The Anatomy of the Weep Hole: Engineering for Water Management
Most homeowners see a window as a static object, but an operable sash is a machine that manages air pressure and moisture. If you look at the bottom of your window frame on the exterior, you will see small slots known as weep holes. These are not manufacturing defects; they are the lungs of your window system. The most critical maintenance move you can perform to prevent a total window repair or replacement is the surgical cleaning of these channels. When dust, pollen, and debris accumulate in the sill, they form a sludge that clogs the weep holes. When a heavy rain hits, the water follows the glazing bead, runs down the glass, and enters the internal track of the frame. In a functioning system, this water exits through the weep holes. In a neglected system, the water stays trapped against the insulated glass unit (IGU). This creates a constant state of hydrostatic pressure against the primary and secondary seals of the glass. Over time, this moisture causes the polyisobutylene seal to degrade, leading to the dreaded ‘foggy window’ or seal failure.
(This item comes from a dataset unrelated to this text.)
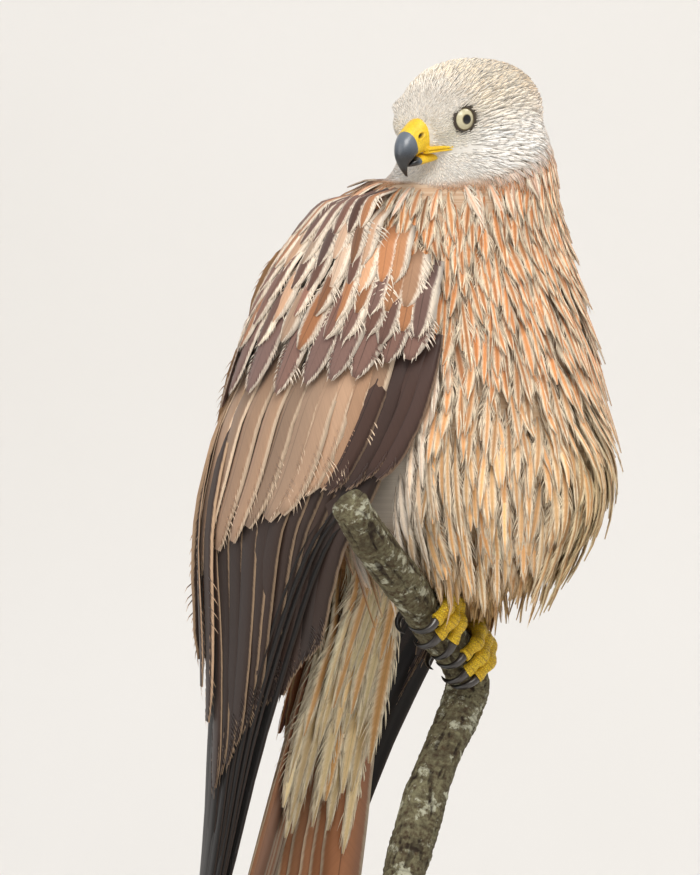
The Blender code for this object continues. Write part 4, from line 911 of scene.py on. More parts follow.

A simple vacuuming of the tracks followed by a clear-water flush can save you ten thousand dollars in replacement costs.
“Installation is just as critical as the window performance itself. A high-performance window installed poorly will fail.” – AAMA Installation Masters Guide
The Science of Thermal Resistance in Cold Climates
Since we are discussing maintenance in the context of preventing heat loss, we must look at the physics of the U-Factor. In northern climates, the U-Factor is the most significant number on your NFRC label. It measures the rate of non-solar heat loss. A lower U-Factor means the window is better at keeping your expensive furnace-generated heat inside. A major part of maintaining this performance is ensuring the weatherstripping remains pliable. Most installers ‘caulk-and-walk,’ leaving the homeowner with a window that looks good but leaks air at the meeting rail. When the weatherstripping becomes compressed or brittle, your U-Factor effectively doubles because of air infiltration. If you can feel a draft, your window is no longer an insulator; it is a thermal bridge. During a window cleaner visit, you should inspect the pile and bulb seals. If they are flattened, they are not creating the necessary compression against the sash to stop the stack effect from pulling cold air into your living space.
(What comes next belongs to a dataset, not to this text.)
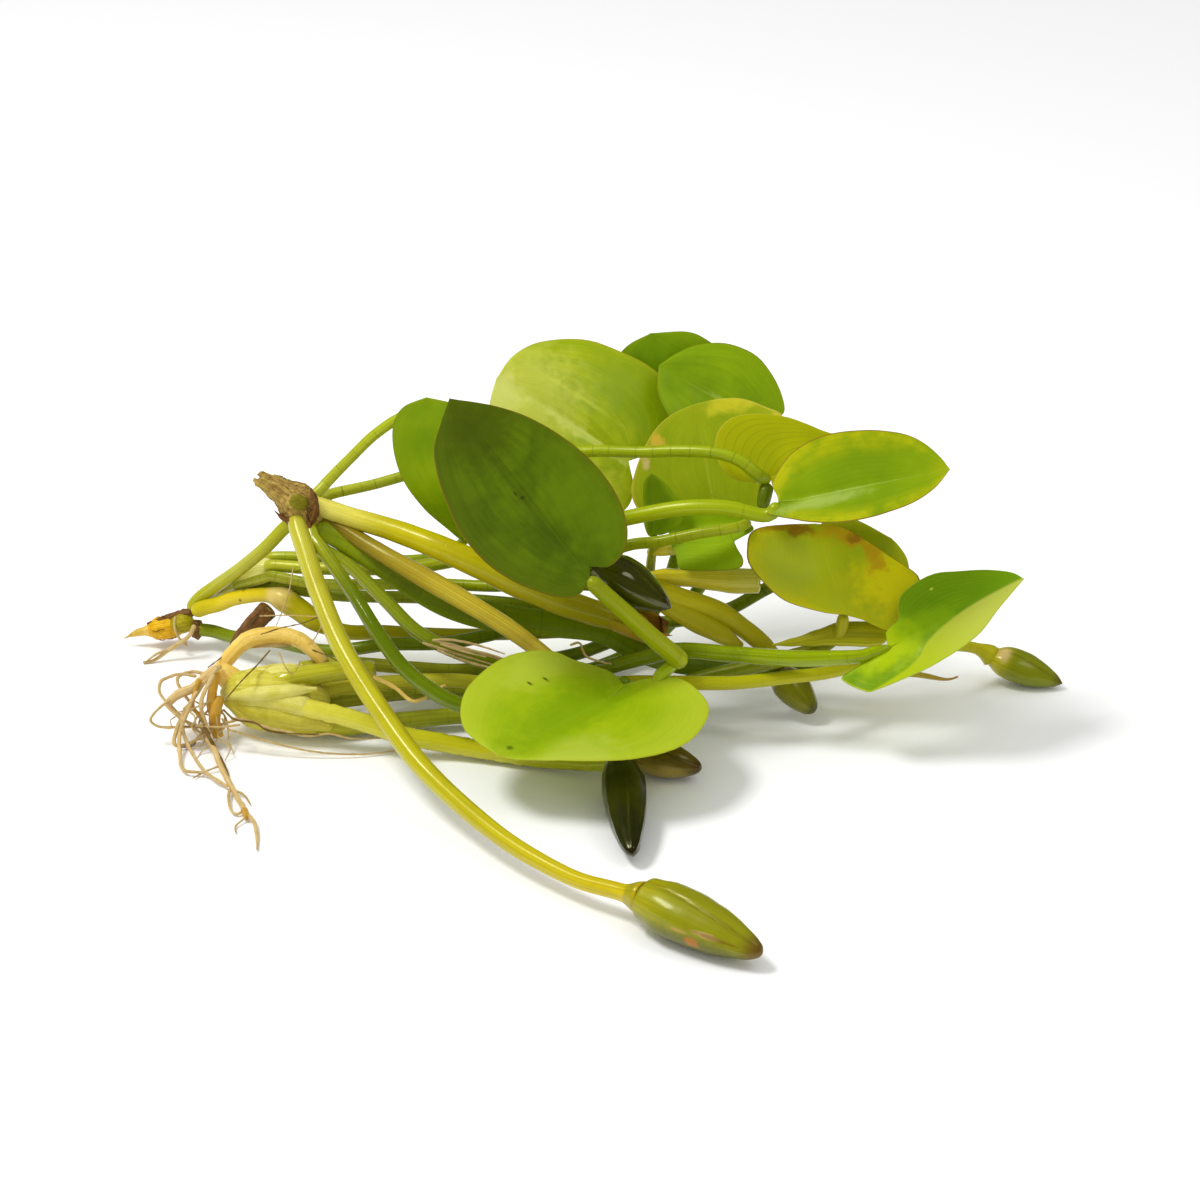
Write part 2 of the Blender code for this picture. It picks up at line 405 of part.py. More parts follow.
def add_crown(name, colour, centre, half, turn, lump, narrow, spur):
    """A knobbly rootstock: a ball stretched, turned and given soft lumps, flat where it rests."""
    shape = bmesh.new()
    bmesh.ops.create_uvsphere(shape, u_segments=CROWN_SIDES, v_segments=CROWN_RINGS, radius=1.0)
    angle = math.radians(turn)
    for vert in shape.verts:
        x, y, z = vert.co
        swell = 1 + lump * (math.sin(5 * x + 2 * z) * math.cos(4 * y - 3 * z))
        reach = spur * max(0.0, vert.co.dot(SPUR_DIRECTION) - 0.7) / 0.3
        taper = 1 + narrow * x
        x, y, z = x * half[0] * swell, y * half[1] * swell * taper, z * half[2] * swell * taper
        x, z = x * math.cos(angle) + z * math.sin(angle), z * math.cos(angle) - x * math.sin(angle)
        place = Vector((x, y, z)) + Vector(centre) + reach * SPUR_DIRECTION
        if place.z < FLAT_BELOW:
            place.z = 0.0
        vert.co = in_metres(place)
    obj = object_from_bmesh(name, shape)
    add_material(obj, colour, 0.6)
    return obj


def main():
    """Build every piece of the plant."""
    clear_scene()
    for name, values in STEMS.items():
        add_stem(name, *values)
    for name, values in LEAVES.items():
        add_leaf(name, **values)
    for name, values in BUDS.items():
        add_bud(name, *values)
    for name, values in CROWNS.items():
        add_crown(name, *values)


main()
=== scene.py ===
import math

import bpy
import numpy as np
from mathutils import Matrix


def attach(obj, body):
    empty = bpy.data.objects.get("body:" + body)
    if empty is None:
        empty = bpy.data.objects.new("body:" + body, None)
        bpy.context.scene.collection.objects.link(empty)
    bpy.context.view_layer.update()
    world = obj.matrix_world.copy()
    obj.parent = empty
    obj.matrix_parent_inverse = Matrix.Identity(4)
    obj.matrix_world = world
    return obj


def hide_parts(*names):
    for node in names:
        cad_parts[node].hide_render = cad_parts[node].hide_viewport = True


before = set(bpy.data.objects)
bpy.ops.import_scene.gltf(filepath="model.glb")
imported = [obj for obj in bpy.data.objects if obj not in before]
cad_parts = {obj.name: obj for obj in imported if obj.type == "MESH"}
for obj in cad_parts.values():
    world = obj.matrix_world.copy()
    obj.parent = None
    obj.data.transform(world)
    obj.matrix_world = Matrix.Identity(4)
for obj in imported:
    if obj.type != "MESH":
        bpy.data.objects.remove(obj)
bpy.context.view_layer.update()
print("frame loaded")

millimetre = 0.001
middle = np.array([-3.3, -17.0, 0.0])  # the middle of the plant's outline, as all places below count
lowest = 0.00003  # nothing reaches down to the floor itself, in metres


# Shapes: every surface is a stack of rings, closed at both ends

def unit(vector):
    return vector / np.linalg.norm(vector)


def softNoise(points, size, seed, waves=14):
    # The sum of sine waves that run in random directions, with lumps about size across
    chance = np.random.default_rng(seed)
    direction = chance.normal(size=(waves, 3))
    direction /= np.linalg.norm(direction, axis=1, keepdims=True)
    direction *= 2 * math.pi / size * chance.uniform(0.5, 1.6, (waves, 1))
    phase = chance.uniform(0, 2 * math.pi, waves)
    return np.sin(points @ direction.T + phase).sum(axis=-1) * 0.7 / math.sqrt(waves)


def smoothLine(points):
    # A Catmull-Rom curve through the points, and the distance along it at each of its points
    given = np.array(points, dtype=float)
    ends = np.vstack([2 * given[0] - given[1], given, 2 * given[-1] - given[-2]])
    p0, p1, p2, p3 = (ends[i:len(given) - 1 + i, None, :] for i in range(4))
    t = np.linspace(0, 1, 16, endpoint=False)[None, :, None]
    fine = 0.5 * (2 * p1 + (p2 - p0) * t + (2 * p0 - 5 * p1 + 4 * p2 - p3) * t ** 2
                  + (3 * p1 - p0 - 3 * p2 + p3) * t ** 3)
    fine = np.vstack([fine.reshape(-1, given.shape[1]), given[-1:]])
    return fine, np.concatenate([[0], np.cumsum(np.linalg.norm(np.diff(fine, axis=0), axis=1))])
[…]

Low-E Coatings and Surface Logic
To truly understand why a window repair might be necessary, you have to understand what is happening on the glass surfaces. In cold climates, we utilize Low-E coatings on Surface #3, which is the inward-facing surface of the inner pane of glass. This coating reflects long-wave infrared radiation (heat) back into the room. If your window cleaner uses abrasive chemicals or ammonia-based products on an interior Low-E coating, they can microscopically scratch the surface, reducing its emissivity. Proper maintenance involves using a pH-neutral solution and a squeegee to protect the microscopic silver layers. We also have to consider the gas fill. High-performance windows are often filled with Argon or Krypton gas. These gases are denser than air and slow down the convective currents between the panes. However, even the best-made units lose about one percent of their gas per year through edge seal permeation. Maintaining a stable temperature in your home and reducing extreme thermal cycling can actually slow this rate of loss, extending the life of the IGU.
The Installation Autopsy: Why Frames Fail
When I am called to replace windows, I often perform an autopsy on the old unit. Frequently, the failure isn’t the window but the lack of a proper sill pan and flashing tape. The rough opening should be a fortress against water, yet many installers skip the pan, relying instead on the nailing fin. This is a recipe for disaster. As a specialist, I look for the shingle principle: every layer of the building envelope must overlap the layer below it. If your window maintenance reveals soft wood around the trim, the issue is likely a failed drip cap or a lack of proper integration with the house wrap.
“Flashing systems shall be integrated with the water-resistive barrier to provide a continuous drainage plane.” – ASTM E2112
Without this continuity, water finds its way behind the frame, where it rots the shims and eventually the structural header. This is why professional window cleaner services should be trained to spot these early signs of moisture intrusion before the damage becomes structural.
Final Verdict on Window Longevity
Maintaining your windows is not just about aesthetics; it is about managing the dew point and the drainage plane. By keeping your weep holes clear, your weatherstripping supple, and your glass surfaces clean with non-abrasive methods, you can push the lifespan of a modern vinyl or fiberglass window to thirty years or more. Don’t listen to the high-pressure salesman who tells you that a ten-year-old window needs to be replaced because of a minor draft. Often, a professional window repair involving new balances and seals is all that is required. Understand the numbers, respect the physics of your climate, and treat your windows as the complex thermal regulators they are.